C’est une hérésie de ne pas mettre le travail au cœur des échanges et de notre Société. La fracture sociale est devenue insupportable et ingérable avec un quart de la population qui contribue pour les 3/4 : 25% de jeunes, 25% de plus de 62 ans, il reste 50% de la population qui pourrait être active au travail mais seulement 47% d’entre eux travaillent. Avec 1/4 qui contribue pour les 3/4…. Comment dans ces conditions ne pas avoir un sac à dos trop lourd à porter ?

La vérité est qu’avec nos 10 millions de chômeurs toutes catégories confondues, nous avons passé une ligne rouge et aujourd’hui cette fracture sociale a fini par tuer les effets de solidarité car il n’y a plus suffisamment de contributeurs à la croissance de notre pays. De la fin des « 30 Glorieuses » sous Pompidou, en passant par le choc pétrolier sous Giscard d’Estaing, aucune politique n’a su vraiment placer le travail au cœur des grands projets et aucune leçon n’a été tirée des expériences passées en France et dans d’autres pays. Certes, nous ne sommes plus en situation d’écouter les uns vis-à-vis des autres. Il y a pourtant quelques évidences bonnes à rappeler et qu’une majorité ne veut plus entendre : plus on travaille, plus il y a de travail, plus il y d’attractivité ; le travail ne se partage pas : le résultat de la loi sur les 35 heures l’a malheureusement prouvé ; le travail n’est pas une source de souffrance, c’est même l’inverse !...

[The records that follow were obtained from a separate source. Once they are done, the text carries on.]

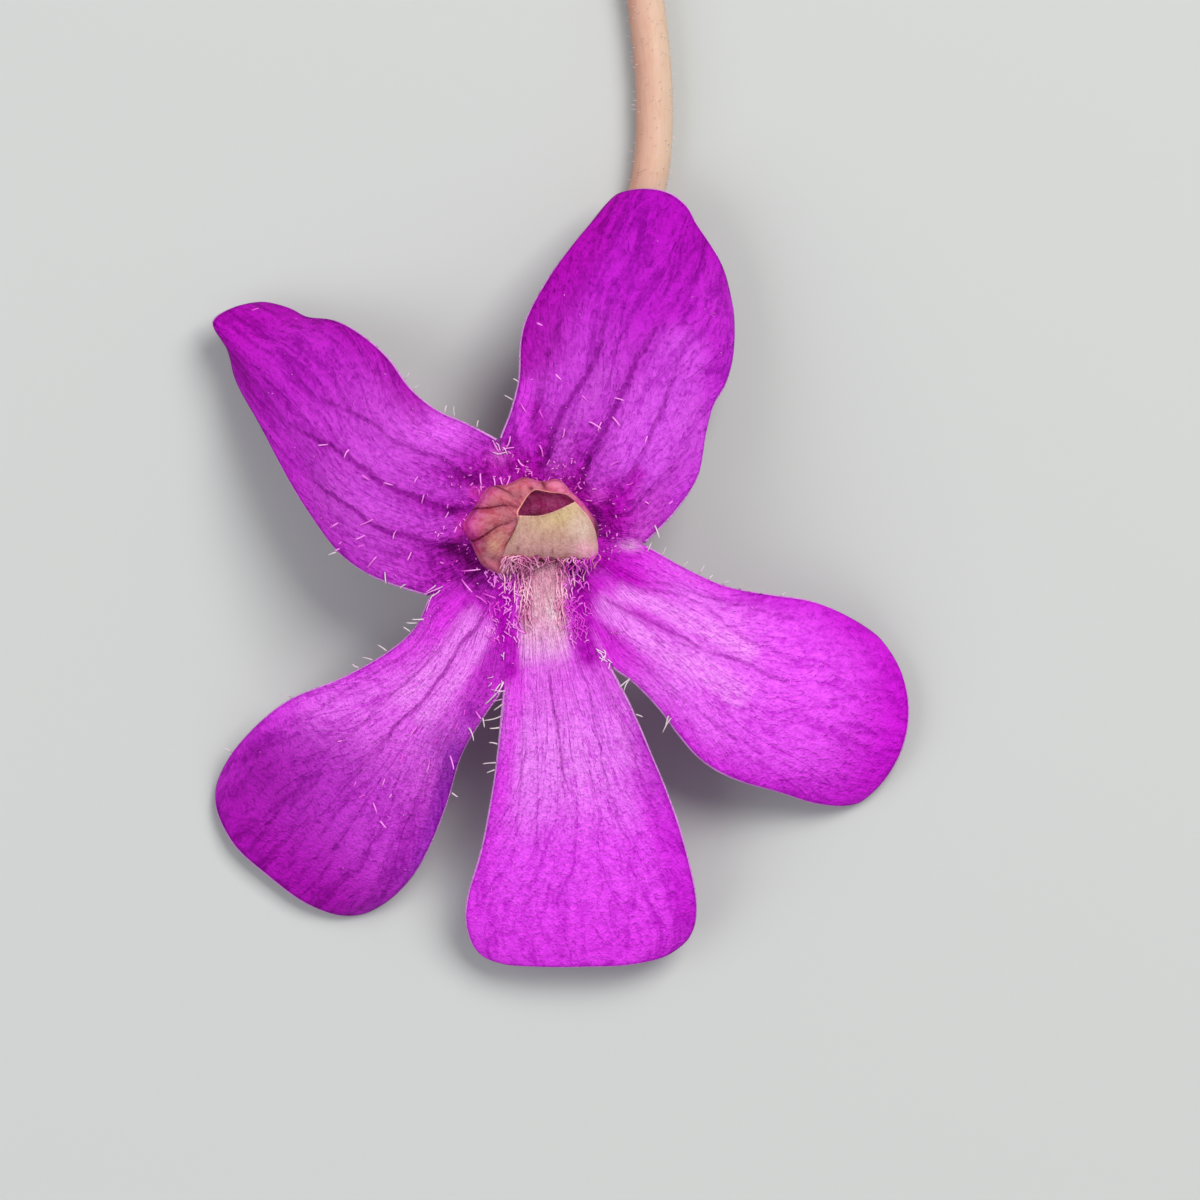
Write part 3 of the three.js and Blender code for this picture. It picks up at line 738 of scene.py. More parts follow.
# %% [markdown]
# ## Skin of the lobes
# A petal's skin is a velvet of tiny bumps over long veins. The shader node groups make the marks: long
# streaks, thin wandering lines, one drawn vein, and velvet. They read the UV that runs along each lobe, so
# the marks fan out from the throat and widen with the lobe. The Principled shader itself stays in the
# material.

# %% Node groups and their sockets


def new_group(name, inputs, outputs):
    group = bpy.data.node_groups.new(name, "ShaderNodeTree")
    for label, kind, value in inputs:
        socket = group.interface.new_socket(label, in_out="INPUT", socket_type=kind)
        if value is not None:
            socket.default_value = value
    for label, kind in outputs:
        group.interface.new_socket(label, in_out="OUTPUT", socket_type=kind)
    return group, group.nodes.new("NodeGroupInput").outputs, group.nodes.new("NodeGroupOutput").inputs


def feed(tree, socket, value):
    if isinstance(value, (int, float)):
        socket.default_value = value
    elif isinstance(value, (tuple, list)):
        socket.default_value = (*value, 1.0)
    else:
        tree.links.new(value, socket)


VECTOR, FLOAT = "NodeSocketVector", "NodeSocketFloat"
print("a group's sockets are", VECTOR, "or", FLOAT)

# %% Arithmetic on the nodes' values


def math_node(tree, operation, a, b=0.0):
    node = tree.nodes.new("ShaderNodeMath")
    node.operation = operation
    feed(tree, node.inputs[0], a)
    feed(tree, node.inputs[1], b)
    return node.outputs[0]


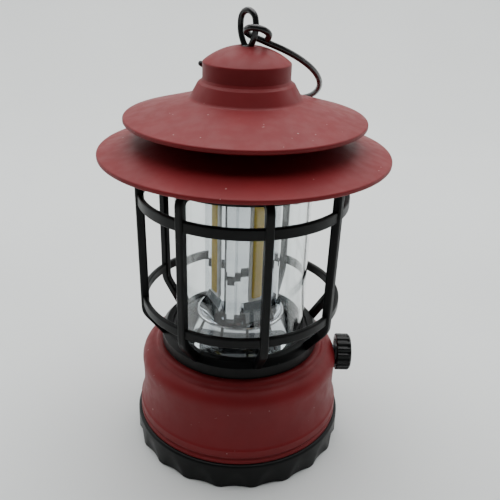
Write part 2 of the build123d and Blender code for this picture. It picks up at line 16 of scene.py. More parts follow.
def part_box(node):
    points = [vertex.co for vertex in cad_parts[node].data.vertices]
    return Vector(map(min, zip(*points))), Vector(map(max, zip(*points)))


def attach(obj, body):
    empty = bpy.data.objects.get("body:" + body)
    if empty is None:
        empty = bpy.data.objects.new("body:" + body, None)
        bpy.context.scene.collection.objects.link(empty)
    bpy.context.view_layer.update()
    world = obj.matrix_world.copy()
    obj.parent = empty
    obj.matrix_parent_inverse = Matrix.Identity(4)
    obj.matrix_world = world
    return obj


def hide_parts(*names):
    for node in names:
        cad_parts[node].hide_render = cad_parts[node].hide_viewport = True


bl_info = {
    "name": "Camping lantern",
    "version": (1, 0, 0),
    "blender": (4, 5, 0),
    "location": "3D View > Sidebar > Lantern",
    "description": "Makes the visible pieces of a battery camping lantern round its CAD frame",
    "category": "Object",
}

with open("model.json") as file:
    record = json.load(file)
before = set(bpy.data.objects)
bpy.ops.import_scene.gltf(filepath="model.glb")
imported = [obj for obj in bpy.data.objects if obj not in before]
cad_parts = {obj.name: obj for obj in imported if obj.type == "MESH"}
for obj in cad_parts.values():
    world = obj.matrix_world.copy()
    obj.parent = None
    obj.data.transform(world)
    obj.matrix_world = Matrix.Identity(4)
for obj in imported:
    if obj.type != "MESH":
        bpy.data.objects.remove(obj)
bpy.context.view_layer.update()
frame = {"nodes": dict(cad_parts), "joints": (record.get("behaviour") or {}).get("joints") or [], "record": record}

MM = 0.001
TURN_STEPS = 288
CORNER_STEPS = 6
SUPPORT = 0.12


def corner(name):
    """A CAD node's lowest and highest corner at rest, in millimetres."""
    low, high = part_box(name)
    return np.array(low) / MM, np.array(high) / MM


def outer_radius(name):
    """The radius of a round CAD node about the lantern's axis, in millimetres."""
    low, high = corner(name)
    return float(max(-low[0], high[0], -low[1], high[1]))


# ---------------------------------------------------------------- colours and nodes


def linear(code):
    """An sRGB hex colour as linear red, green, blue and alpha."""
    parts = [int(code[i:i + 2], 16) / 255 for i in (1, 3, 5)]
    return [c / 12.92 if c <= 0.04045 else ((c + 0.055) / 1.055) ** 2.4 for c in parts] + [1.0]


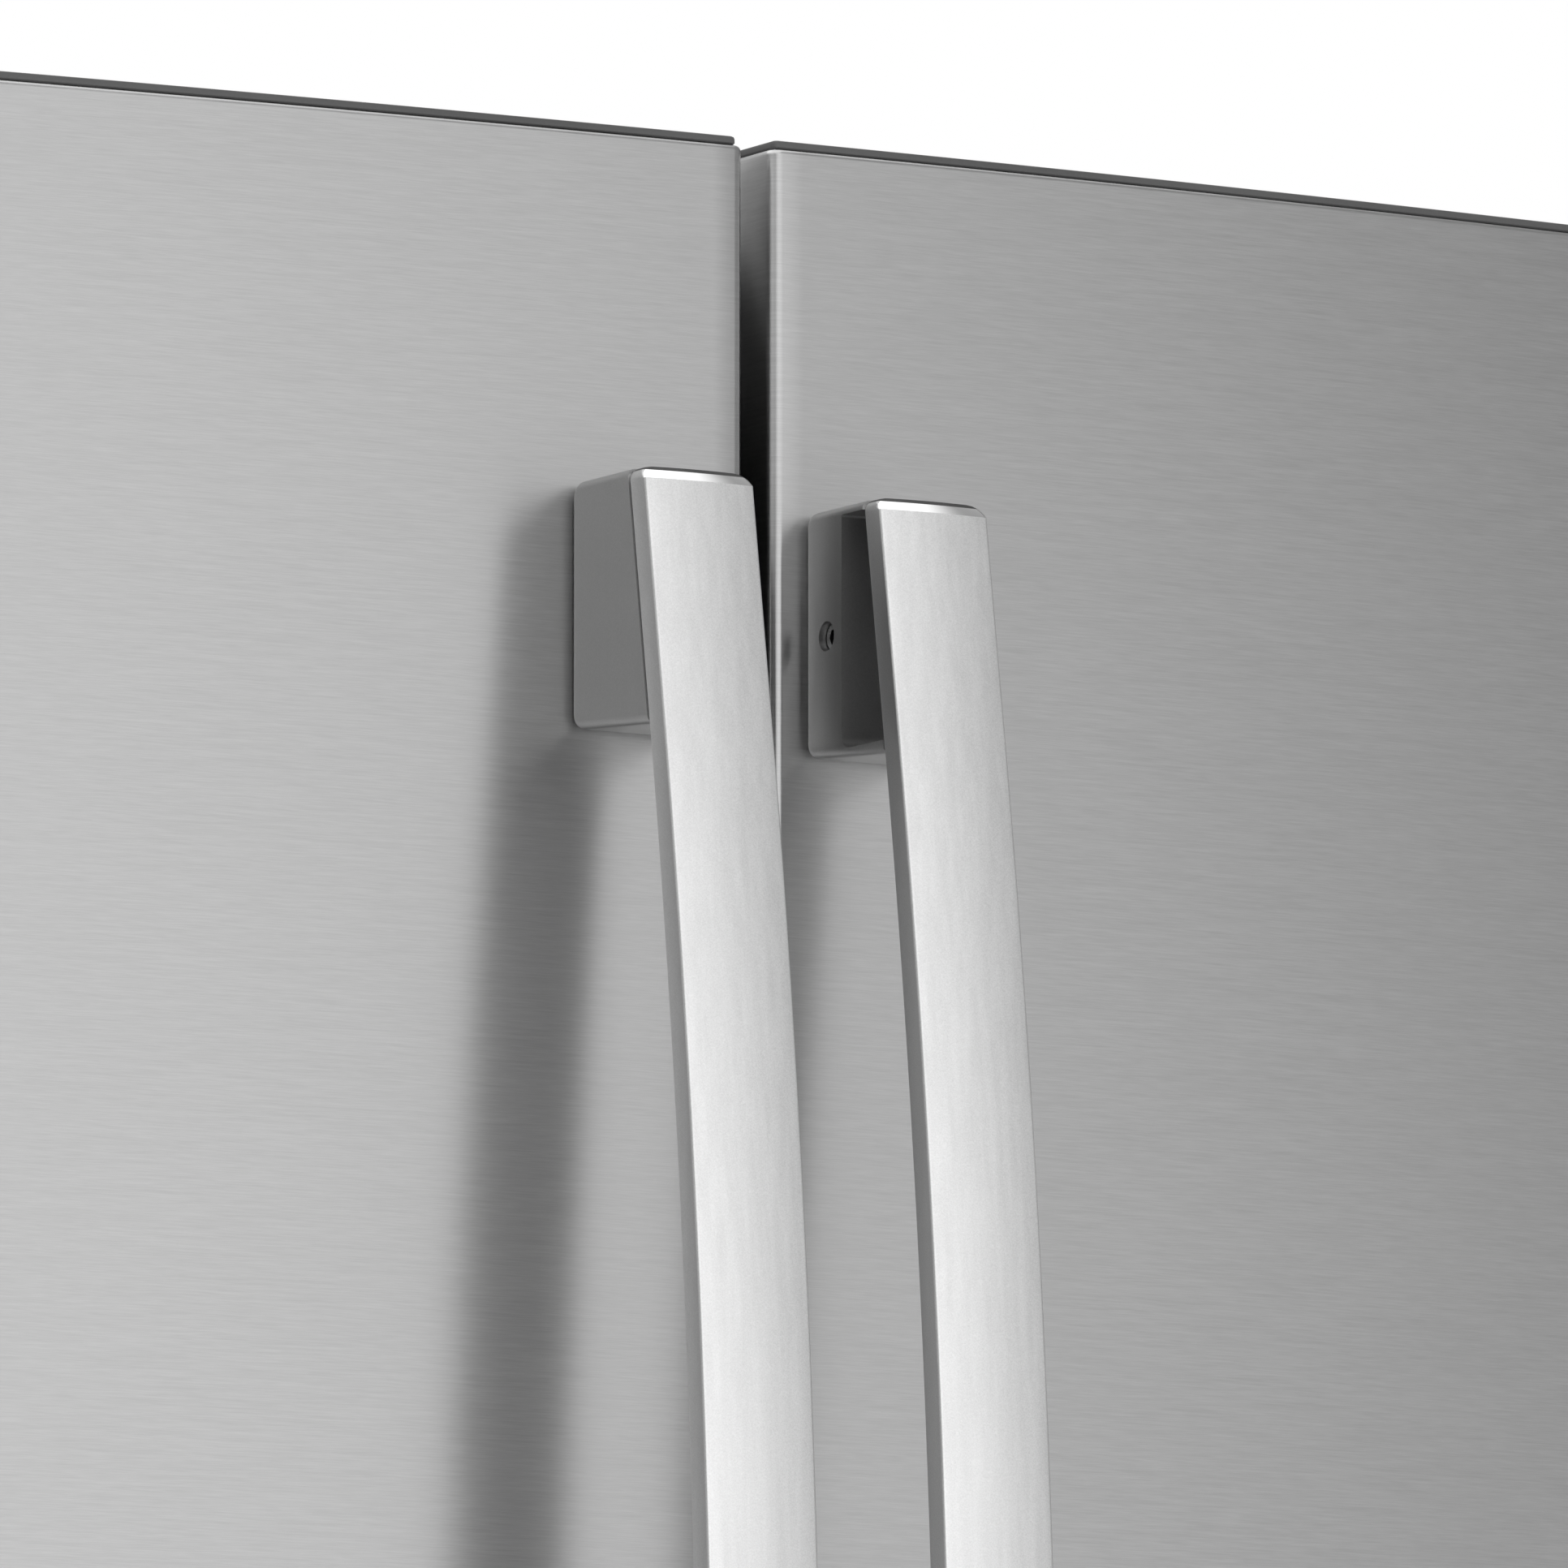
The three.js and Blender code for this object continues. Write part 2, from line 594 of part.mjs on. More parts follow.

En gardant absent le thème du travail dans le débat, comment peut-on aborder les grands défis de la France, ceux de la transition écologique et de la fiscalité, ceux de l’organisation de l’état et des collectivités et plus encore de la citoyenneté ? Ces thèmes doivent être placés dans une réflexion consécutive. Commençons en premier lieu par redonner de l’espoir par le travail, de la flexibilité par la construction de parcours de vie professionnels qui laissent la part belle aux contrats courts et aussi à d’autres formes d’emplois innovantes. La place et la forme du travail se transforment, soyons créatifs au service de la croissance collective. Le CDI n’a plus sa place dans la tête de nos jeunes et peut-être même définitivement dans un système qui est à repenser de A à Z. Nos jeunes aspirent à composer une expérience travail faite d’une diversité d’apprentissages et d’expériences. 

Dans ce contexte, comment comprendre la position du Président Macron sur la réforme de l’assurance chômage. En taxant les contrats courts avec un système de bonus-malus et en pénalisant les contrats d’intérim, on diminue les chances des jeunes d’accéder à l’emploi et plus généralement on pénalise l’insertion par le travail. Qui aujourd’hui sait vraiment ce qu’est l’intérim ? Qui a regardé précisément quel était, non seulement son poids dans le monde du travail, mais au-delà d’un simple chiffre-clé, quel était son rôle, son fonctionnement et ses bénéfices auprès des publics et des territoires ? L’intérim représente plus de 800 000 emplois en Équivalent temps plein. Il permet aux travailleurs d’avoir un tiers employeur de confiance pour trouver des missions, pour se former et garder un bon niveau d’expertise, pour être accompagné tout au long du parcours professionnel. Il ne doit pas être associé au CDD qui est dans la plupart des cas subit et qui peut être associé à de la précarité. Cette réforme de l’assurance chômage est un non-sens. Pourquoi appliquer la loi du pollueur payeur au travail ? C’est comme si nous taxions une fois de plus, non seulement les entreprises, mais ceux aussi qui veulent travailler différemment.

Alors, débattons sur la place du travail. Repensons un pacte économique et social équitable pour tous. Nos territoires sont si riches d’idées, de bonnes volontés et d’initiatives. Il faut nous en inspirer pour recréer un élan national positif.